Kedua adalah aliran Bashrah. Bahwa pada abad pertama dan kedua Hijriah terdapat dua aliran zuhud yang menonjol. Salah satunya di Bashrah dan yang lainnya di Kufah. Orang-orang Arab yang tinggal di Bashrah berasal dari Banu tamim. Mereka terkenal dengan sikapnya yang kritis dan tidak percaya kecuali pada hal-hal yang riil.
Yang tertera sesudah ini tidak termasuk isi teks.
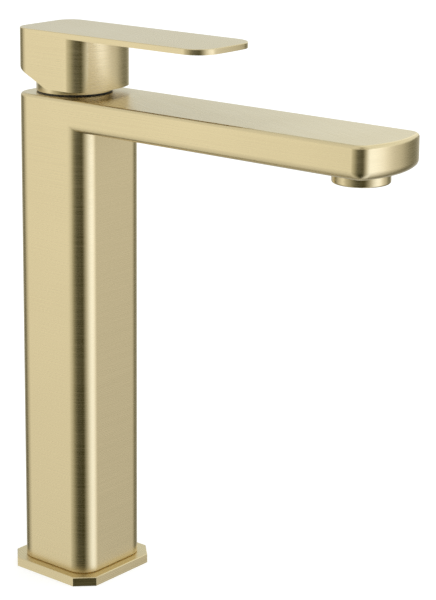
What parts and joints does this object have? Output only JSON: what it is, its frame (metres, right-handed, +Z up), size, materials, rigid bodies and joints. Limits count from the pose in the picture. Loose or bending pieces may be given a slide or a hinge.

Mereka pun terkenal menyukai hal-hal logis dalam nahwu, hal-hal yang nyata dalam puisi dan kritis dalam hal hadits. Mereka adalah penganut aliran ahlus sunnah, tapi cenderung pada aliran-aliran mu’tazilah dan qadariyah. Tokoh mereka dalam zuhud adalah Hasan al-Bashri, Malik ibn Dinar, Fadhl al-Raqqasyi, Rabbah ibn Amru al-Qisyi, Shalih al-Murni atau Abdul Wahid ibn Zaid, seorang pendiri kelompok asketis.
Sementara itu, corak yang menonjol dari para zahid Bashrah ialah zuhud dan rasa takut yang berlebih-lebihan. Dalam hal ini Ibn Taimiyah berkata: “Para sufi pertama-tama muncul dari Bashrah. Yang pertama mendirikan khanaqah para sufi ialah sebagian teman Abdul Wahid ibn Zaid, salah seorang teman Hasan al-Bashri. Para sufi di Bashrah terkenal berlebih-lebihan dalam hal zuhud, ibadah, rasa takut mereka dan lain-lainnya, lebih dari apa yang terjadi di kota-kota lain. Menurut Ibn Taimiyyah hal ini terjadi karena, adanya kompetisi antara mereka dengan para zahid Kufah.
Ketiga adalah aliran Kufah. Ada yang mengatakan bahwa, aliran Kufah berasal dari Yaman. Aliran ini bercorak idealistis, menyukai hal-hal aneh dalam nahwu, hal-hal image dalam puisi, dan harfiah dalam hal hadits. Dalam aqidah mereka cenderung pada aliran Syi’ah dan Rajaiyyah, dan ini tidak aneh. Sebab, aliran Syi’ah pertama kalimuncul di Kufah. Para tokoh zahid Kufah pada abad pertama Hijriah ialah ar-Rabi’ ibn Khatsim (w. 67 H.) pada masa pemerintahan Mu’awiyah, Sa’id ibn Jubair (w. 95 H.), Thawus ibn Kisan (w. 106 H.), Sufyan al-Tsauri (w. 161 H.)
Keempar adalah aliran Mesir. Pada abad-abad pertama dan kedua Hijriah terdapat suatu aliran zuhud lain, yang dilupakan para orientalis, dan aliran ini tampaknya bercorak salafi seperti halnya aliran Madinah. Aliran tersebut adalah aliran Mesir. Sebagaimana diketahui, sejak penaklukan Islam terhadap Mesir, sejumlah para sahabat telah memasuki kawasan itu, misalnya Amru ibn al-Ash, Abdullah ibn Amru ibn al-Ash yang terkenal kezuhudannya, al-Zubair bin Awwam dan Miqdad ibn al-Aswad.
Tokoh-tokoh zahid Mesir pada abad pertama Hijriah diantaranya adalah Salim ibn Atar al-Tajibi. Al-Kindi dalam karyanya, al-wulan wa al-Qydhah meriwayatkan Salim ibn Atar al-Tajibi sebagai orang yang terkenal tekun beribadah dan membaca al-Qur’an serta shalat malam, sebagaimana pribadi-pribadi yang disebut dalam firman Allah: “Mereka sedikit sekali tidur di waktu malam.” (QS. al-Dzariyyat, 51:17).
Dia pernah menjabat sebagai hakim di Mesir, dan meninggal di Dimyath tahun 75 H. Tokoh lainnya adalah Abdurrahman ibn Hujairah (w. 83 H) menjabat sebagai hakim agung Mesir tahun 69 H. Sementara tokoh zahid yang paling menonjol pada abad II Hijriah adalah al-Laits ibn Sa‖ad (w. 175 H). Kezuhudan dan kehidupannya yang sederhana sangat terkenal. Menurut ibn Khallikan, dia seorang zahid yang hartawan dan dermawan.